Creative writing courses are often islands of misfit toys. Students tend to think of the discipline as being somehow less academically rigorous than other classes, and we who teach them try to be more gingerly with their feelings because often that’s exactly what they’re writing about: feelings. But we have to teach them to treat their experiences, especially difficult ones, as the equivalent of research material. If they’re not comfortable writing about something, they should pick another topic.

All writing worth reading takes risks. Every time we put anything into the world, we make ourselves susceptible to the judgments of others. Especially in scholarship, but hopefully in the rest of life as well, we must learn to incorporate criticism and parry unjust thrusts.

When we thank students for sharing their work, we emphasize the emotional aspects of discussion and in doing so give short shrift to analytical rigor.

Of course, students must feel classes are a safe and supportive environment for them to take creative risks. It’s important they recognize that any criticism they receive is directed at the piece or the ideas, not at their personality or life choices. In first-person work, it’s easy to conflate the two, so we work hard in discussions to make sure all comments are grounded in what’s on the page.

“Thank you for sharing” in the classroom is a thought-terminating cliché. It’s a way of validating the experience over the product. I’m sure that physicists and mathematicians do not mutter this phrase, though I remember when a friend told me about a kindergarten teacher who, when a student claimed that 2 + 2 = 5 responded, “Well, not exactly.” When a generation of kids are told they can’t get things wrong, we are setting them up to fail.

Some people will argue that “thank you for sharing” is a good and innocuous place to start. I recently sat in on a workshop in which the leader not only thanked students for sharing their work but had everyone in the class applaud the writer. This created an atmosphere that felt loving and supportive. I suspect the students, especially the youngest, appreciated it.

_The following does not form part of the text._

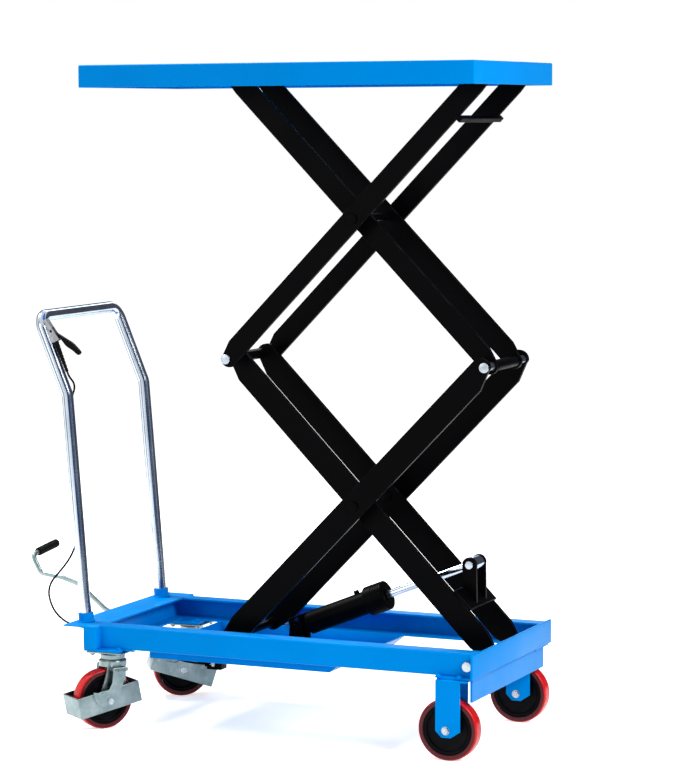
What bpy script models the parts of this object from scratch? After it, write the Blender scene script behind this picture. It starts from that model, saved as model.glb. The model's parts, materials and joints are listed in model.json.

My approach, which may not be right in these scary times, is to create less a family atmosphere than to help students become more, well, grown-up. I suspect that many who utter the phrase do it reflexively without considering the tone it sets. Instead, I prefer to say something about how I am eager to dig into a discussion of the piece—the parts I admire and the places where I’m confused. We are, after all, in the business of producing the best possible work.

What we are not doing is sitting around in a sharing circle and telling each other our secrets. There are places for that. Just not in a classroom (or department meeting). It is up to each of us to create an environment that shows students what it looks like to engage intellectually.

And, dare I say it, professionally. When we thank students for sharing their ideas, we are not doing them any favors. We’re certainly not helping prepare them for what comes next. Employers are already annoyed with attitudes of entitlement found in young, inexperienced workers in entry-level jobs who expect to be praised and thanked for doing the basic tasks in their work descriptions.

Students are not wrong, in an educational setting, to think it’s all about them: their personal growth, their intellectual development. But that changes the moment they enter the “real world.” Employers don’t want to hear about what applicants will gain from a job; they want to know how hiring someone will make their organization better and their own work life easier.

The liberal arts curriculum is designed to teach students to think critically. But if we treat ideas and academic work like therapy, we send a message that says just putting something out there is enough. Even if it’s not good, not insightful, not grounded in solid research, you will still get a participation trophy.

For many years parents have been telling their children they are beautiful and unique. And they are. But one of the joys of teaching at the university level is seeing how students grow when they get away from their families and confront new ideas and new challenges. Let’s not forget that part of our job is to teach them to talk and act like adults.